*** Input

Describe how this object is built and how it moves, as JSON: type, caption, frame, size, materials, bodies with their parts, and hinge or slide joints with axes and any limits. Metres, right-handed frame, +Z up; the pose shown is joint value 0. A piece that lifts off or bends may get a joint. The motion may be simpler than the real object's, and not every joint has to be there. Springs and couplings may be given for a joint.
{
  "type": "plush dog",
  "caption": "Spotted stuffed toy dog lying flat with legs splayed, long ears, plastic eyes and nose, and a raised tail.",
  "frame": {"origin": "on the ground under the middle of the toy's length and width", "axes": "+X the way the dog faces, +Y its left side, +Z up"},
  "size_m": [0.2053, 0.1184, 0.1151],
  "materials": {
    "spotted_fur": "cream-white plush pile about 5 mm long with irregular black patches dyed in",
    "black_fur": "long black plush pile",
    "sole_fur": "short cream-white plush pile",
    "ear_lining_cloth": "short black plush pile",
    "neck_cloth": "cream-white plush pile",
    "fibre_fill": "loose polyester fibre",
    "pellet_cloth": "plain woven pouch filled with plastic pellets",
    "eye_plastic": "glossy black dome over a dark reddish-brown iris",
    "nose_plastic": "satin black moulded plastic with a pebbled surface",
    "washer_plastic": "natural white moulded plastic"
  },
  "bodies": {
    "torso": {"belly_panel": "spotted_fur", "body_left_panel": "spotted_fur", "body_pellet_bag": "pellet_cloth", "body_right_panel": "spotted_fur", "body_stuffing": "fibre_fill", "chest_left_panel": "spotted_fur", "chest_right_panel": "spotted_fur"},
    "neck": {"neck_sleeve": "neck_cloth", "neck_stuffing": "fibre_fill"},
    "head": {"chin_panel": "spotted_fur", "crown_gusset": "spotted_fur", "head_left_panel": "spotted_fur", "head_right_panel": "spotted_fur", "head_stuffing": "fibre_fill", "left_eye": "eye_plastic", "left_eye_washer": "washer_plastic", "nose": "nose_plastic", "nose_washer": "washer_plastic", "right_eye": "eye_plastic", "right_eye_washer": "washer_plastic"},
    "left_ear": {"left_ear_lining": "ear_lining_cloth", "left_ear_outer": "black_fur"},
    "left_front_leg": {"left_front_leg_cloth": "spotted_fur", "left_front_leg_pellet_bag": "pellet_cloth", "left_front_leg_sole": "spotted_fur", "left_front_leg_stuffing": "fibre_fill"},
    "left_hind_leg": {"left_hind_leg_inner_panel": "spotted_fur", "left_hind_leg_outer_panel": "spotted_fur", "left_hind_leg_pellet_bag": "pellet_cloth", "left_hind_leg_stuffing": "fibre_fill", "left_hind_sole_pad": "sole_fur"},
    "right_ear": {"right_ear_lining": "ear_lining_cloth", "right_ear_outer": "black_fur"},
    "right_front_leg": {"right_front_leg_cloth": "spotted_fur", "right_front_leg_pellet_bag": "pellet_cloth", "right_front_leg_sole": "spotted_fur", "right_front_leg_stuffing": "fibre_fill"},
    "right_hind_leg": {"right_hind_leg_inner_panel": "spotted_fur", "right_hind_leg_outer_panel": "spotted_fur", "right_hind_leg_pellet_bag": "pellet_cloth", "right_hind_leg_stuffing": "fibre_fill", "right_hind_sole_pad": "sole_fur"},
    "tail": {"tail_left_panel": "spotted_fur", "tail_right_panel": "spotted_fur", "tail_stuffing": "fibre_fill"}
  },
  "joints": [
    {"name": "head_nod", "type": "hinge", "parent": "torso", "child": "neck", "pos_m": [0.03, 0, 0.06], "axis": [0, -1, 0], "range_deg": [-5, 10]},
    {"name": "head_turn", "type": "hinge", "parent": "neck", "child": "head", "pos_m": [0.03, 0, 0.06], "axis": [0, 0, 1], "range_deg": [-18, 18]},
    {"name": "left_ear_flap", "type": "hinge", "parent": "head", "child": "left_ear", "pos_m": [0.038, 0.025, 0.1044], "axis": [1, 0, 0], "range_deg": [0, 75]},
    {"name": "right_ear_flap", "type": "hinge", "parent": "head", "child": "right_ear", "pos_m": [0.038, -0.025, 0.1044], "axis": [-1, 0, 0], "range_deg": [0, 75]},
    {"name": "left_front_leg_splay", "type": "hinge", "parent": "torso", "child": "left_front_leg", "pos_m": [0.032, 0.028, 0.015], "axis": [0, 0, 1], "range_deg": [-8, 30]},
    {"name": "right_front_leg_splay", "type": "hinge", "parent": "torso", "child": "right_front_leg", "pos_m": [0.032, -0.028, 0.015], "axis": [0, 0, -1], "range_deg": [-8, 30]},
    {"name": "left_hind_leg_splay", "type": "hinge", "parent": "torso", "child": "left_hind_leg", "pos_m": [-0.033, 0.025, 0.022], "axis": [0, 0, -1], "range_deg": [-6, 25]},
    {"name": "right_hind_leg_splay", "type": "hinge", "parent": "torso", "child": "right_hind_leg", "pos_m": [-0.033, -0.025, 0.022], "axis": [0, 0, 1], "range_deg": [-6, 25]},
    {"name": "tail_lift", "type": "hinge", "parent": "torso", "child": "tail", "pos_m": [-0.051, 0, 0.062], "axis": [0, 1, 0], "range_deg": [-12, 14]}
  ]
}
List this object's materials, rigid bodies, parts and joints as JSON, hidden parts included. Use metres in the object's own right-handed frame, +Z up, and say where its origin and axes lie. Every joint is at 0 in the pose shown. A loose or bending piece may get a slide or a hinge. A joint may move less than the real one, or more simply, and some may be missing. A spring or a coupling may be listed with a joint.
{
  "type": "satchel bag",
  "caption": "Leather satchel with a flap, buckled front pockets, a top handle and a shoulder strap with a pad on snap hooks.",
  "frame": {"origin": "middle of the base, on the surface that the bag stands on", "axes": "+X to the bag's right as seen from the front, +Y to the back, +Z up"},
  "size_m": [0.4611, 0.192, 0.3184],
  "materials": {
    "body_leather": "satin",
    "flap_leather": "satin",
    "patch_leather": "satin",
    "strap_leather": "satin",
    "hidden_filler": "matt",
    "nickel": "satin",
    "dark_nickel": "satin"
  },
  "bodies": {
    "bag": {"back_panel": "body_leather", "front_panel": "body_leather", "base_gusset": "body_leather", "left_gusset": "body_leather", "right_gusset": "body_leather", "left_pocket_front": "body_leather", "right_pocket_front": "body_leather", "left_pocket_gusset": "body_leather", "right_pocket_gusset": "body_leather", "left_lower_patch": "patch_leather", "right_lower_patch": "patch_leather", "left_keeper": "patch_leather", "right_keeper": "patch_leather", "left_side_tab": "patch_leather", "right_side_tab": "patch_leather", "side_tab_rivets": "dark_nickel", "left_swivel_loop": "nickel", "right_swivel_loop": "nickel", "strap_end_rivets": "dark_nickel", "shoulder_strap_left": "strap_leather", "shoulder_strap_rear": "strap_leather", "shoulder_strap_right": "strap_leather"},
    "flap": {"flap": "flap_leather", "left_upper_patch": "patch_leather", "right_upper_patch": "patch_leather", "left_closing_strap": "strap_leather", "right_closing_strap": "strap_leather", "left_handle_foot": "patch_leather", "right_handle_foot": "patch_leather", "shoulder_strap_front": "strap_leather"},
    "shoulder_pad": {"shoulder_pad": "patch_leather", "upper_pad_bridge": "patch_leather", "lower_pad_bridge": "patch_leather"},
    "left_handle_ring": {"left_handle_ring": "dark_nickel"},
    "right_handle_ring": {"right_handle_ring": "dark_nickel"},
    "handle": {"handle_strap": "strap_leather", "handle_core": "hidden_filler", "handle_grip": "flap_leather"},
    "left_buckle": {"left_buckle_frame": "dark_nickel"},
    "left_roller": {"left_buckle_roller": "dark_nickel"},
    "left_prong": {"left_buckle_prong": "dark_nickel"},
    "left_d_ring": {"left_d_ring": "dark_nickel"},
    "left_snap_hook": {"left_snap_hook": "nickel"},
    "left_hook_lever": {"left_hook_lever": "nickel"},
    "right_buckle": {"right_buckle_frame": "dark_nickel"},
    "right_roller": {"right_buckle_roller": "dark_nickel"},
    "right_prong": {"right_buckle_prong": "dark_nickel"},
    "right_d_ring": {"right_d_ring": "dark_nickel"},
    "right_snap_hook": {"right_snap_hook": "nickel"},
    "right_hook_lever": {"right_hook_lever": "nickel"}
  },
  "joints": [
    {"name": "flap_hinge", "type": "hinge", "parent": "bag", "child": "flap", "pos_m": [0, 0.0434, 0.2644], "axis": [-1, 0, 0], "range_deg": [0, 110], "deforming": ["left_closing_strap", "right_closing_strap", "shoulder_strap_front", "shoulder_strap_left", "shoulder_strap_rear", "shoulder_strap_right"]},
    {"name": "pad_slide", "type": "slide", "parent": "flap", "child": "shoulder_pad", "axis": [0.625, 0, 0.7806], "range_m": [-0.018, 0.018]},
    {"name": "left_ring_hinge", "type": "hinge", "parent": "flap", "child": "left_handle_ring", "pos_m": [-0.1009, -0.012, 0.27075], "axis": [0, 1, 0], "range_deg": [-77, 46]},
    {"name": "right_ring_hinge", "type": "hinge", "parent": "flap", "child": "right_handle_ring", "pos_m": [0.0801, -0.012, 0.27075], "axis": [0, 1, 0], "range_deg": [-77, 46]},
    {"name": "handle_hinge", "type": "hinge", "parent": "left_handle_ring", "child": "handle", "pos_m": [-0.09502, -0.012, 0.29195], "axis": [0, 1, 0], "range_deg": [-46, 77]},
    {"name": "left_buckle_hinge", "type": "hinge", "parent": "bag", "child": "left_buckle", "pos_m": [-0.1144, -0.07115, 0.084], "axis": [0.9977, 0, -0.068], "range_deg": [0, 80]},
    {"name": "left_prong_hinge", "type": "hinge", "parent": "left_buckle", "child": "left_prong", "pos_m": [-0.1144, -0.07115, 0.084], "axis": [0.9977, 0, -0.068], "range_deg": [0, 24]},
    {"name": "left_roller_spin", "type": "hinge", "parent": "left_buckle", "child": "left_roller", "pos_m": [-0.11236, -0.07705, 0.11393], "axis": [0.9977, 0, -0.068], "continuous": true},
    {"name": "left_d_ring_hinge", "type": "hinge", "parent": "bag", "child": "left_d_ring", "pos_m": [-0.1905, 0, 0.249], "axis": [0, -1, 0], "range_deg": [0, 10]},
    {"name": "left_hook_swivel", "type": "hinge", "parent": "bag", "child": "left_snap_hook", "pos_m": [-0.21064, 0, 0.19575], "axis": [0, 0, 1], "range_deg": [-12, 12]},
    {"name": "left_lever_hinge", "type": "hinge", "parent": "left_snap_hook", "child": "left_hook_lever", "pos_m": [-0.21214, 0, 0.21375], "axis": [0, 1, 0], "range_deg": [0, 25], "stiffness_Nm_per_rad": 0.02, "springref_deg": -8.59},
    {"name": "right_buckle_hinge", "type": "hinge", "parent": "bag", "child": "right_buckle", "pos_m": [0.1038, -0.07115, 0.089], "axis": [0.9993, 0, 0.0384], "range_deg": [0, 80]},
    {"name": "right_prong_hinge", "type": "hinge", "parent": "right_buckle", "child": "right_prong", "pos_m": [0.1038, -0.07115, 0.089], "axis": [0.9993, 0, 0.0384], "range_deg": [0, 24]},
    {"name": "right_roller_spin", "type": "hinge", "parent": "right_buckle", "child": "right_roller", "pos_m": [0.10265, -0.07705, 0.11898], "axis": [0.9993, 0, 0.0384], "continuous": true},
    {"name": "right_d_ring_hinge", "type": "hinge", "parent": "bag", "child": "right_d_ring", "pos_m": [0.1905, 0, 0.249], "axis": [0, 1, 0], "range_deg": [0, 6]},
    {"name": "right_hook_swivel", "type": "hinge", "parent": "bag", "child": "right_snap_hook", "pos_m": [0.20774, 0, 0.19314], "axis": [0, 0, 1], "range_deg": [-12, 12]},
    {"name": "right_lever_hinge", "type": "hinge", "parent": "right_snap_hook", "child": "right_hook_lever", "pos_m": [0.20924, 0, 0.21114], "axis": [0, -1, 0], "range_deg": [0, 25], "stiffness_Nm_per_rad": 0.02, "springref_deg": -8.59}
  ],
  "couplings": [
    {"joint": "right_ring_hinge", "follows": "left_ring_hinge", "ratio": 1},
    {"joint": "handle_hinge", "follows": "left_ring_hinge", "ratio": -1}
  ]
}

******

Required work: From the records above, pull out every line containing the word "that".

Answer to the task:
Describe how this object is built and how it moves, as JSON: type, caption, frame, size, materials, bodies with their parts, and hinge or slide joints with axes and any limits. Metres, right-handed frame, +Z up; the pose shown is joint value 0. A piece that lifts off or bends may get a joint. The motion may be simpler than the real object's, and not every joint has to be there. Springs and couplings may be given for a joint.
  "frame": {"origin": "middle of the base, on the surface that the bag stands on", "axes": "+X to the bag's right as seen from the front, +Y to the back, +Z up"},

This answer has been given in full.